Worship of a Jewish State Should be Condemned One of the most important duties of Jews, Shahak argues, “…is the critique of the Jewish state when it commits a wrong…in the absence of fulfilling this duty , Jewish religious observances become an abomination and an idolatry. Temples and synagogues, whether during the time of Amos and Isaiah or now, which are devoted to worship of a Jewish state (or of any other state) should be condemned in the same terms as every other totalitarian institution..It should be…asserted that those who support the injustices committed by Israel are not its true friends, but its worst enemies.” More and more Israelis, concerned about their country’s treatment of Palestinians, lament its departure from Jewish moral and ethical values. Professor David Shulman of Hebrew University writes: “We are, so we claim, the children of the prophets. Once, they say, we were slaves in Egypt. We know all that can be known about slavery, suffering, prejudice, ghettos, hate, expulsion exile. I find it astonishing that we of all peoples have reinvented apartheid in the West Bank.” Making a direct connection between the Holocaust and the suffering of Palestinians, Jane Hirschmann, whose family fled Germany at the time of the Holocaust, writes this in a June 14 post in Truthout: “I am a first generation American. My Jewish parents fled Germany as the horrors of the Holocaust were unfolding. They left behind family who perished in the camps…Once the war was over, Germany gave my father reparations for the loss of his business as well as for the crime of persecution. Both of my parents were welcomed back by the German government and told they could get their passports and citizenship returned…I wonder why the 750,000 Palestinians forced from their homes and land in 1948 when Israel was founded are not entitled to the same treatment my family received after World War II ended.”
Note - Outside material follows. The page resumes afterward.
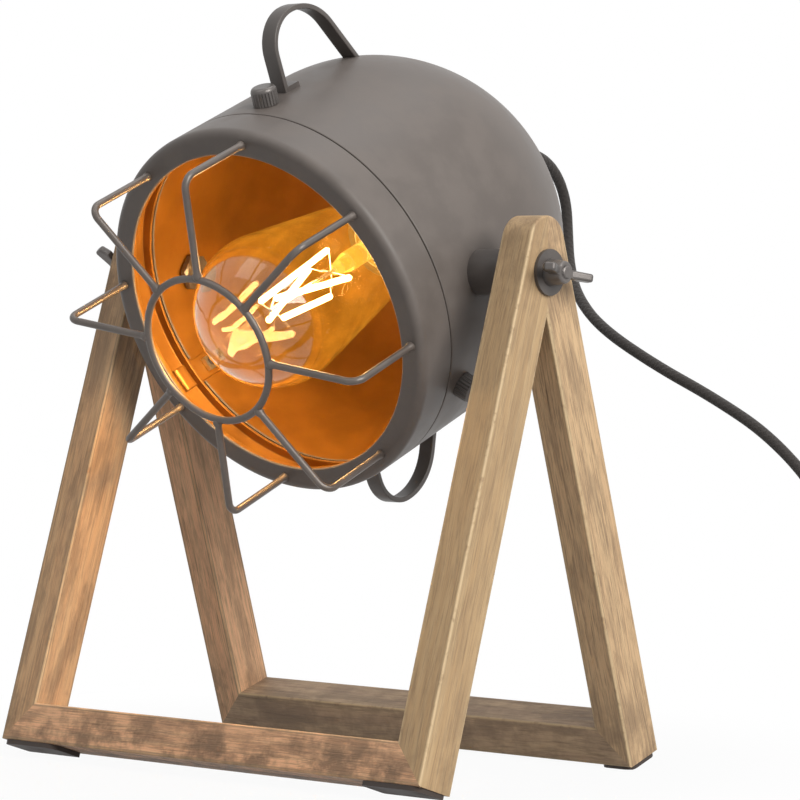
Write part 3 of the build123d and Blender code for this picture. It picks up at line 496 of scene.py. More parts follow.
@dataclass(frozen=True)
class GlassFinish(Finish):
    """Clear glass with a trace of amber, with a painted glow in its smears and dust for the filaments' light.

    The painted glow is strongest at hot, a distance ahead of the tilt axis, and fades over fade on both sides of it
    and again over tip, near the glass's front.
    """

    ior: float = 1.45
    painted_glow: Colour = (1.0, 0.42, 0.03)
    painted_glow_strength: float = 0.0
    hot: float = 0.012
    fade: float = 0.055
    tip: tuple[float, float] = (0.048, 0.068)

    def make(self, effects: "Effects") -> bpy.types.Material:
        """Builds the material."""
        material, graph, shader, place = self.start()
        graph.fill(shader, Transmission_Weight=1.0, IOR=self.ior, Roughness=self.roughness, Base_Color=self.colour)
        ripple = graph.noise(place, 55.0, 2.0, 0.5)
        graph.fill(shader, Normal=graph.bump(ripple, 0.25, 0.0003))
        ahead = effects.head.place(graph, Vector=place).outputs["Ahead"]
        # painted glow: emission set by place on the glass, standing in for the filaments' light that it scatters
        off = graph.math("ABSOLUTE", graph.math("SUBTRACT", ahead, self.hot))
        glow_reach = graph.times(graph.between(off, 0.0, self.fade, 1.0, 0.45), graph.between(ahead, *self.tip, 1.0, 0.10))
        glowing_dust = graph.between(graph.noise(place, 1100.0, 2.0, 0.5), 0.68, 0.76)
        glowing_smears = graph.between(graph.noise(place, 70.0, 4.0, 0.6), 0.35, 0.75, 0.25, 0.55)
        light = graph.times(glow_reach, graph.math("ADD", glowing_smears, graph.times(glowing_dust, 2.5)))
        painted_glow = graph.blend(light, (0.0, 0.0, 0.0), self.painted_glow)
        graph.fill(shader, Emission_Color=painted_glow, Emission_Strength=self.painted_glow_strength)
        return material


@dataclass(frozen=True)
class GlowFinish(Finish):
    """A lit filament with its coating's grains: it shines to the eye and in glass, and point lights do the rest."""

    glow: Colour = (1.0, 0.58, 0.18)
    hottest: Colour = (1.0, 0.72, 0.34)
    strength: float = 550.0

    def make(self, effects: "Effects") -> bpy.types.Material:
        """Builds the material."""
        material, graph, shader, place = self.start()
        self.surface(graph, shader, place, effects, self.colour)
        beads = graph.noise(place, 700.0, 2.0, 0.5)
        colour = graph.blend(graph.between(beads, 0.35, 0.65), self.glow, self.hottest)
        matte_ray = graph.add("ShaderNodeLightPath").outputs["Is Diffuse Ray"]
        shine = graph.blend(matte_ray, colour, (0.0, 0.0, 0.0))
        graph.fill(shader, Emission_Color=shine, Emission_Strength=self.strength)
        material.cycles.emission_sampling = "NONE"
        return material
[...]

Reparations for Palestinians. Hirschmann concludes: “But the war against the Palestinians was never over. Instead, Israel continues to this day its policy of ethnic cleansing…I ask myself how is it possible that the victims of the Holocaust and their progeny can so brutally victimize another people on racial grounds? I ask myself why the Palestinians don’t have the same rights to reparations and return afforded my family after Germany accepted responsibility for their crimes. Shouldn’t Palestinians be entitled to reparations and the right of return? Shouldn’t they have the same right to self-determination that Israel itself claims? I am deeply ashamed and angry that these acts are committed in the name of the Jewish people and that my government provides the money and arms to support these Israeli crimes.” The Holocaust casts a long shadow. The declaration “Never Again” is one all of us should take to heart. But it should apply not only to attacks on Jews but on any religious, racial,or ethnic group. Today, it is the Palestinians who are being threatened with continued ethnic cleansing, ironically as a result of the Holocaust itself. They are, sadly, its final victims.